From laden boughs, from hands,
from sweet fellowship in the bins,
comes nectar at the roadside, succulent
peaches we devour, dusty skin and all,
comes the familiar dust of summer, dust we eat.

O, to take what we love inside,
to carry within us an orchard, to eat
not only the skin, but the shade,
not only the sugar, but the days, to hold
the fruit in our hands, adore it, then bite into
the round jubilance of peach.

There are days we live
as if death were nowhere
in the background; from joy
to joy to joy, from wing to wing,
from blossom to blossom to
impossible blossom, to sweet impossible blossom.

- Li-Young Lee

with eyes open we consume/are consumed.

xo
erin

Ruth said...

erin . . . Ohh! From Blossoms . . . it's an organum! I never knew that word though Brendan uses it, so I finally looked it up. I feel happy to have it happen, and have it be my poem, and then Lee's. I admire him so very much. Oh my, from joy / to joy to joy, from wing to wing, / from blossom to / impossible blossom, to sweet impossible blossom.

Is there a better way to explain the oneness we are? (See why I love you?)

Brendan said...

No finer history of the natural year, bite by bite of the harvested apple. This really brought me deep into your land. -- A heartland, wouldn't you say? - Brendan

Nelson said...

Delicious.

Ruth, in remembering, you widened your being. In writing of your memories, you widen our being.

I like the sound of that first crunch, too.

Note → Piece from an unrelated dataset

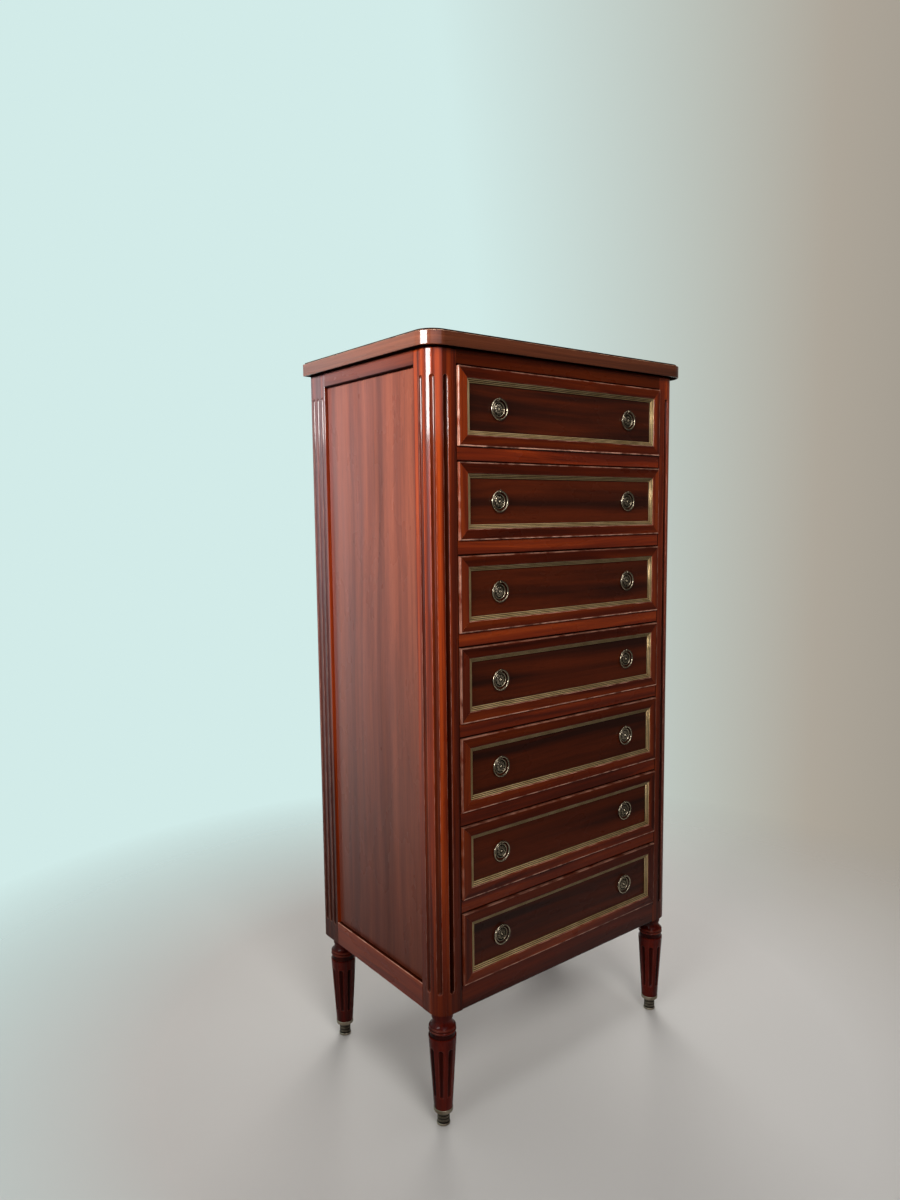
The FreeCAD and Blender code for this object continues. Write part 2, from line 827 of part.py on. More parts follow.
def make_drawer_box():
    """Sides with a groove for the bottom, the back above the bottom, and the bottom."""
    low = bottom_level()
    top_of_bottom = f"{low} + drawer_bottom_thickness"
    box_top = f"{BOX_LOW} + drawer_side_height"
    blank = block(
        "drawer_side_blank",
        (f"-{BOX_OUTSIDE}", f"-{BOX_INSIDE}"),
        (BOARD_BACK, "drawer_depth"),
        (BOX_LOW, box_top),
    )
    slot = block(
        "drawer_side_slot",
        (f"-{BOX_INSIDE} - drawer_bottom_housing", f"-{BOX_INSIDE}"),
        (BOARD_BACK, "drawer_depth"),
        (f"{low} - glue_gap / 2", f"{top_of_bottom} + glue_gap / 2"),
    )
    left = cut("drawer_side", blank, slot)
    back = block(
        "drawer_back",
        (f"-{BOX_INSIDE}", BOX_INSIDE),
        ("drawer_depth - drawer_side_thickness", "drawer_depth"),
        (f"{top_of_bottom} + glue_gap / 2", f"{box_top} - drawer_bottom_lift"),
    )
    housed = f"{BOX_INSIDE} + drawer_bottom_housing - glue_gap"
    bottom = block(
        "drawer_bottom",
        (f"-({housed})", housed),
        (f"{BOARD_BACK} - drawer_bottom_housing", "drawer_depth"),
        (low, top_of_bottom),
    )
    return group("box_pieces", [left, mirrored("drawer_side_right", left), back, bottom])


def make_pull_plate():
    """A round plate with a raised rim and a domed middle, and a drilled lug above its centre.
    It is modelled about the plate's centre with its back at y = 0."""
    plate = turned(
        "plate_turning",
        [
            ("plate_radius", "0"),
            ("plate_radius", "plate_rim"),
            ("plate_radius - 2.4", "plate_rim - 1"),
            ("plate_radius / 3", "plate_rise - 0.6"),
            ("1.2", "plate_rise"),
        ],
        PLATE_SIDES,
    )
    place(plate, axis=(1, 0, 0), angle="90")
    lug_half = "lug_width / 2"
    lug = block(
        "lug_blank",
        (f"-{lug_half}", lug_half),
        ("-ring_standoff - lug_radius", "0"),
        ("plate_radius - 1", "ring_radius + lug_radius"),
    )
    eye = f"(ring_wire + pin_play) / cos(180 / {FLUTE_SIDES})"
    bore = turned("lug_bore", [(eye, "-lug_width"), (eye, "lug_width")], FLUTE_SIDES)
    place(bore, "0", "-ring_standoff", "ring_radius", (0, 1, 0), "90")
    return cut("pull_plate", fuse("plate_solid", [plate, lug]), bore)


def make_ring():
    """The ring: round wire drawn with flats, bent to a many-sided ring about its own middle, so
    that a straight length of it lies in the lug."""
    corner = f"ring_radius / cos(180 / {RING_SIDES})"
    path = doc.addObject("Part::RegularPolygon", "ring_path")
    path.Polygon = RING_SIDES
    bind(path, "Circumradius", corner)
    wire = doc.addObject("Part::RegularPolygon", "ring_wire_section")
    wire.Polygon = WIRE_SIDES
    bind(wire, "Circumradius", "ring_wire")
    place(wire, corner, "0", "0", (1, 0, 0), "90")
    doc.recompute()
    ring = doc.addObject("Part::Sweep", "ring")
    ring.Sections = [wire]
    ring.Spine = (path, [f"Edge{number}" for number in range(1, RING_SIDES + 1)])
    ring.Solid = True
    ring.Transition = "Right corner"
    # Half a side's turn brings a straight side to the top; a quarter turn stands the ring up.
    stand = FreeCAD.Rotation(FreeCAD.Vector(1, 0, 0), 90)
    half_side = FreeCAD.Rotation(FreeCAD.Vector(0, 0, 1), 90 - 180 / RING_SIDES)
    ring.Placement = FreeCAD.Placement(FreeCAD.Vector(0, 0, 0), stand * half_side)
    return ring


def make_drawers():
    front = make_drawer_front()
    moulding = make_moulding()
    box = make_drawer_box()
    plate = make_pull_plate()
    ring = make_ring()
    sides = {"left": "-pull_place", "right": "pull_place"}
    plates = group(
        "plate_pieces",
        [place(group(f"plate_{s}", [plate]), x, "board_face") for s, x in sides.items()],
    )
    nodes = []
    for number in range(1, DRAWERS + 1):
        height = f"{FIRST_FRONT_TOP} - front_height / 2 - {number - 1} * drawer_pitch"
        for kind, pieces in (
            ("front", front),
            ("moulding", moulding),
            ("box", box),
            ("pull_plates", plates),
        ):
            node = group(f"drawer_{number}_{kind}", [pieces])
            nodes.append(place(node, "0", FRONT, height))
        for side, x in sides.items():
            node = group(f"ring_{number}_{side}", [ring])
            nodes.append(place(node, x, f"{FRONT} + board_face - ring_standoff", height))
    return nodes


# --- the chest ---------------------------------------------------------------------------------


def make_all():
    nodes = [make_top()]
    nodes += make_front_post()
    nodes += make_rear_stile()
    nodes += make_sides()
    nodes.append(
        make_rails("front_rails", rail_spans(), FRONT, (FRONT, f"{FRONT} + front_rail_depth"))
    )
    nodes.append(
        make_rails(
            "rear_rails",
            rear_rail_spans(),
            REAR_TENON_FACE,
            (f"{BEHIND_RAILS} - rear_rail_thickness", BEHIND_RAILS),
        )
    )
    nodes += [make_back(), make_runners()]
    nodes += make_legs()
    nodes += make_drawers()
    return nodes


def check_and_write(nodes):
    doc.recompute()
    for thing in doc.Objects:
        if "Invalid" in thing.State or "Error" in thing.State:
            raise RuntimeError(f"{thing.Label} failed: {thing.State}")
    os.makedirs("parts", exist_ok=True)
    for node in nodes:
        if node.Shape.isNull() or not node.Shape.isValid():
            raise RuntimeError(f"{node.Label} has no valid shape")
    for node in nodes:
        node.Shape.exportStep(os.path.join("parts", f"{node.Label}.step"))
    print(len(nodes), "nodes written")


check_and_write(make_all())
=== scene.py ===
import math
import random

import bmesh
import bpy
from mathutils import Matrix, Vector


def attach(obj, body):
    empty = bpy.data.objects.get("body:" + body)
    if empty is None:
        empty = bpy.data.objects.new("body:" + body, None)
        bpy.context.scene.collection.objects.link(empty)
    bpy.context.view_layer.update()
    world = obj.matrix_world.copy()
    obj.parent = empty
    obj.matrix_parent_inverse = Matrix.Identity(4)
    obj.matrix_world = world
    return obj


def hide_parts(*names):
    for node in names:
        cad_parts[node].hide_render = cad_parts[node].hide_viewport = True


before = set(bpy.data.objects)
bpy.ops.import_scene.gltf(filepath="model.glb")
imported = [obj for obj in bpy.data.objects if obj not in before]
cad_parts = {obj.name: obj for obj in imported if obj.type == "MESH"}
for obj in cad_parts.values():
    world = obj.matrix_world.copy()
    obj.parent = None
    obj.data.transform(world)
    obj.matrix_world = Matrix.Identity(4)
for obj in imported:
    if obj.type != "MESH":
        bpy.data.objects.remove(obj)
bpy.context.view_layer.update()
rng = random.Random(1770)

# Sizes in millimetres, in the same frame as the solids: +Z up, drawers open towards -Y.
FRONT, BACK = -175.5, 187.5
SIDE, OPENING = 287.0, 239.0  # half widths of the case and of the space between the posts
LEG_TOP, CASE_TOP, TOP = 198.0, 1250.0, 1274.0
TOP_HALF, TOP_FRONT, TOP_CORNER, EDGING = 302.0, -187.5, 34.0, 27.0
POST_RADIUS, POST_DEPTH, STILE = 26.0, 45.0, 48.0
POST_FLAT = SIDE - POST_RADIUS - OPENING
POST_BEND = POST_RADIUS * math.pi / 2
PANEL_OUTER, PANEL_INNER = 280.0, 270.0  # half widths at the faces of the side panels
GROOVE_WALL, GROOVE_DEPTH, RAIL_INNER = 269.8, 8.0, 265.0
FLUTE_LOW, FLUTE_HIGH = 233.0, 1210.0
FLUTE_RADIUS, FLUTE_LIFT = 4.6, 1.2  # of the round cutter, and of its middle above the face
FLUTE_HALF = math.sqrt(FLUTE_RADIUS**2 - FLUTE_LIFT**2)
FLUTE_PLACE, FLUTE_PITCH = 27.0, 14.5  # in from a post's side face, and between a stile's flutes
FLUTE_BOTTOM = 0.35  # deeper than this counts as inside a flute
DRAWERS, PITCH, FIRST_CENTRE = 7, 144.2, 1164.8
HALF_WIDTH, HALF_HEIGHT, GAP = 238.0, 60.2, 0.8  # of a drawer's front, and the gap round it
BOARD_FACE, BOARD_BACK = 2.0, 20.0  # a drawer's front board, behind the front of the case
FRAME_WIDTH = 17.5
PULLS = {"left": -153.5, "right": 153.5}
RING_RADIUS, WIRE, PIVOT = 16.05, 1.45, 3.2  # the ring, and its pivot in front of the board
LEGS = {
    "front_left": (-263.0, -151.5),
    "front_right": (263.0, -151.5),
    "rear_left": (-263.0, 163.5),
    "rear_right": (263.0, 163.5),
}
MITRE_GAP, JOINT = 0.06, 0.05  # what a strip or a rail stays short by, so that the joint shows
CREASE = 35  # degrees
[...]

Eric 'Bubba' Alder said...

Such is why apples are the divine fruit, symbolizing both heart and soul. (Apple pie! Mmmm!)

Maureen said...

Wonderful poem, Ruth. The first stanza is a perfect evocation of taking the first bite; the final one speaks to everything that autumn is, to the falling and the gathering and the remembering, enough to guide us through the winter's sleep.

Ruth said...

Thanks, Brendan. Yes, deep heartland, for me.

Ruth said...

Nelson, I struggled with the last lines. I thought of all that has transpired, for myself, for my friends, for family, the wounds and losses, as well as the joys. Is it enough to know we are widened by these things? Does that help, somehow?

Thank you.

Ruth said...

Eric, and they look like hearts, don't they?

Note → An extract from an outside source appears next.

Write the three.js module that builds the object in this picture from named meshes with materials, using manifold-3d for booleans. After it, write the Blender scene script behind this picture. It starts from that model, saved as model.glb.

I need to make a pie. So far, just chunky applesauce.

Ruth said...

Maureen, thanks so much. I'm struck by how each season is both a pause of looking back, and looking forward. We can be grateful for the bounty of summer's growth, and hope that we have gathered enough to last us through the dark months.

Friko said...

your title says it all.
A year in the bite of an apple.

missing moments said...

Always such a joy to come here Ruth and read your words.

hedgewitch said...

Beautiful resolution in this as well as a pointing forward. I loved the extra Rilke and Li-Young Lee contributed in the comments as well. (And I too, had to look up organum today to be sure about it, and found the second, musical meaning--lovely how words can have so many layers, a joy just like discovering the layers of what Nature gives us to work with with every day.)

Ginnie said...

It really is quite astonishing, Ruth, to think about a year in anything...but especially in something we eat that has endured all the seasons to become what it is ...in our mouths!

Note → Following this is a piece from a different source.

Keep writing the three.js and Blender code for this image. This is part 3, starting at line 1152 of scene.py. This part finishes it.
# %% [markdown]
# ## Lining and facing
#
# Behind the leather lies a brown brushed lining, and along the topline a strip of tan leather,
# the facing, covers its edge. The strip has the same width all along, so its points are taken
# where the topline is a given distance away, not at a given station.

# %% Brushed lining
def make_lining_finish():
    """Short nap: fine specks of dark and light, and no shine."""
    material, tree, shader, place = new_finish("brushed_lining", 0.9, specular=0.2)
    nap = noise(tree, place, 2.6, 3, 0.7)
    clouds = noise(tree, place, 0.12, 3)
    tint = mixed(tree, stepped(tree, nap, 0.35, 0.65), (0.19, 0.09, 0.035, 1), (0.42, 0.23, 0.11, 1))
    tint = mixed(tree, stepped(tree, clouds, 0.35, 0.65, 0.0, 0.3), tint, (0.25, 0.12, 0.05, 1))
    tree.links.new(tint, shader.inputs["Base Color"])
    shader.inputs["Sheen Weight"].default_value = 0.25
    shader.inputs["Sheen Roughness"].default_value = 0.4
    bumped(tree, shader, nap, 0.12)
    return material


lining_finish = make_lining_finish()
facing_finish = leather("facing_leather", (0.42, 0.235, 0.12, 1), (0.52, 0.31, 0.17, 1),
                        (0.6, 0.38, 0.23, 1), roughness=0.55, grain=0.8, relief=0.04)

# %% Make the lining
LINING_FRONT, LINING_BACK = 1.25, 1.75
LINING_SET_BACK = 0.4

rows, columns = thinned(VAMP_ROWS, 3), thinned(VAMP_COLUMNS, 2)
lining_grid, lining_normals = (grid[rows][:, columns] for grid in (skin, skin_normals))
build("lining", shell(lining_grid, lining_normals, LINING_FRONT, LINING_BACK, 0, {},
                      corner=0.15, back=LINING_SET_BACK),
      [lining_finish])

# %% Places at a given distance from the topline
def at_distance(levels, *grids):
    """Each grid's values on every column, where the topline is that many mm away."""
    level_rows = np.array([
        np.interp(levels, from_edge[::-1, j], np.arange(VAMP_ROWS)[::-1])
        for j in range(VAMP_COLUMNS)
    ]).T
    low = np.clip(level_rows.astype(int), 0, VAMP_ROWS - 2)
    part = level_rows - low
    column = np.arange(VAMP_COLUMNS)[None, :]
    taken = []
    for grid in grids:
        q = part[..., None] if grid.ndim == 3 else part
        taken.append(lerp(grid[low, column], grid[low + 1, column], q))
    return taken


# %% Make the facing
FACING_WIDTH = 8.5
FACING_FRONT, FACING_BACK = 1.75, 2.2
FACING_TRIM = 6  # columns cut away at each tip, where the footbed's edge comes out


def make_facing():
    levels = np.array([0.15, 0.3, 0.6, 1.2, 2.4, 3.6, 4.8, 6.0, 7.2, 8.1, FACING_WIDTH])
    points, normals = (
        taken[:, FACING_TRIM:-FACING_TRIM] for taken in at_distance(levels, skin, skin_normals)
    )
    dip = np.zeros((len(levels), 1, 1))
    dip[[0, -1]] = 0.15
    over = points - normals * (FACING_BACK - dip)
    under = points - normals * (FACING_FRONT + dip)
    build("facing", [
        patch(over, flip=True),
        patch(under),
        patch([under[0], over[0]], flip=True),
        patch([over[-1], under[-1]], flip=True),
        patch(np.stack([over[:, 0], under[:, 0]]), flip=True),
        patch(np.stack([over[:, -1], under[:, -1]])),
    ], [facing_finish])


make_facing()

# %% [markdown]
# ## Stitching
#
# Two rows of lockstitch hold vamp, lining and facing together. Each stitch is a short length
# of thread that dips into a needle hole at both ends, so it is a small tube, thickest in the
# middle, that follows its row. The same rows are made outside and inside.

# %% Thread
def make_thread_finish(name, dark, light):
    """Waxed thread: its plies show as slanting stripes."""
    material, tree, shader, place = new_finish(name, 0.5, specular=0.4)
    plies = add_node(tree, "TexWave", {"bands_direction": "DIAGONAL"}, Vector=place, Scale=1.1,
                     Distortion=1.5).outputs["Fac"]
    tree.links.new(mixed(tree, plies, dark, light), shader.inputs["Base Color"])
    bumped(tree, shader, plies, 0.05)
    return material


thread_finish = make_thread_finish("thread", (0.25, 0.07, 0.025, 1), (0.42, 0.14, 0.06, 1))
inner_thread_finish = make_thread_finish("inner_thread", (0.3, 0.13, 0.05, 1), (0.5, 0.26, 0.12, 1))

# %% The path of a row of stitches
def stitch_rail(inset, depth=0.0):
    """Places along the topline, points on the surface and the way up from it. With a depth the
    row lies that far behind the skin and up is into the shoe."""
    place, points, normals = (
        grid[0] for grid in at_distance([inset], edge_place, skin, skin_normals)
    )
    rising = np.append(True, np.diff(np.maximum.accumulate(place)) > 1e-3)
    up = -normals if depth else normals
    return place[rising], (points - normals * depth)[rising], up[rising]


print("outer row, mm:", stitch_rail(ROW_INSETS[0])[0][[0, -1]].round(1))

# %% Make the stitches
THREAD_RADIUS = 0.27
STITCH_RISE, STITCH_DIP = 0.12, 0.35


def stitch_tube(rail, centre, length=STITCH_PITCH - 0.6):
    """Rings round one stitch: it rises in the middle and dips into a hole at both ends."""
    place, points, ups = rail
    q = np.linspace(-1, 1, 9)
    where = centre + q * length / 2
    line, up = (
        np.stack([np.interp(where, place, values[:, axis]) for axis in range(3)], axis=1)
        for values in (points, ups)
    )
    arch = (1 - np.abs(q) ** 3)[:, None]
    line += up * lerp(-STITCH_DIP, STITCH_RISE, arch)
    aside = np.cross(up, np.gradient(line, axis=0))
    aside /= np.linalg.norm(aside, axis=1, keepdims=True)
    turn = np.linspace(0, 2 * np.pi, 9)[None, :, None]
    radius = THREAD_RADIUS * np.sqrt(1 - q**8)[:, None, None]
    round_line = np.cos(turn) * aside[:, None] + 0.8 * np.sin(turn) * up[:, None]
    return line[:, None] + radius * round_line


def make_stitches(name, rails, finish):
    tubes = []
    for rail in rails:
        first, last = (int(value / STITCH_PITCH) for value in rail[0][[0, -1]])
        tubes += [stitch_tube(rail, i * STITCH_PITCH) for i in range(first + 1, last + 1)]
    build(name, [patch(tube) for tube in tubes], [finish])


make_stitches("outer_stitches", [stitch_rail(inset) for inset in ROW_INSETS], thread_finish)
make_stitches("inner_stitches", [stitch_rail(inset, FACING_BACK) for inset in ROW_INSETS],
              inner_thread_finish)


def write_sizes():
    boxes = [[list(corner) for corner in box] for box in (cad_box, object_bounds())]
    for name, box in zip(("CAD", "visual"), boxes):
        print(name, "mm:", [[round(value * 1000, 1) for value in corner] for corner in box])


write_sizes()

I especially love seeing the peeler at the bottom of your post, even though I don't want you fo peel anything for me. It would be worth it just to watch it happen! :)

Oliag said...

Oh joy here! and in From Blossoms

both are equally my favorite new poems:)

xoxo

ds said...

Only a deep and humble thank you for this, so beautiful and evocative. A true heart-poem.
Thank you to erin for Li-Young Lee, and again to you and Divya for the Rilke.

Babs-beetle said...

We've had bumper crops of apples in the UK this year. Apparently it's been perfect weather for them.

We have one of those apple gizmos that I can't remember the name of :)

Ruth said...

HI, Friko. Thanks for reading.

Ruth said...

Thanks, Reena. It's always a joy to see a comment from you.

Ruth said...

Thank you, Hedge. I really enjoyed this thought of Lee's voice added (or mine added to his) as harmony in this chant.

Ruth said...

Boots, Lesley and Don took turns with the peeler while we prepared four pecks (one bushel) of apples from the orchard for freezing and for a crisp. It's a gizmo that brings out the child in you. :-)

Ruth said...

Thank you, Oliag. I am in love with From Blossoms too. O, to take what we love inside, / to carry within us an orchard . . .

Ruth said...

Thank you, ds. I'm grateful, so grateful, for you and your attention to my poem and the other poet-witnesses.

Ruth said...

Babs, we just call it an apple peeler. Let me know if we should call it something else. ;)

Our apples were prolific this year as well, though I don't know about all of Michigan. I did hear that there is a shortage of pumpkins. :( Don didn't grow any of those this year, but we noticed the squashes did not do well.

Mark Kerstetter said...

This gorgeous poem brings my boyhood in Pennsylvania back to me. Every year at this time I get homesick for PA where I climbed apple trees, took one bite and threw them, they were so plentiful. This poem bursts with the life of that first thirsty bite.

Ruth said...

Thanks, Mark. It makes me happy that your memories filled you up out of this piece. What an image of a bite, and toss! I'm sure there were happy deer around to eat the rest. :-)

Jeanie said...

Welcome to apple season! What a fine greeting! I just love this time of year -- succulent in every way!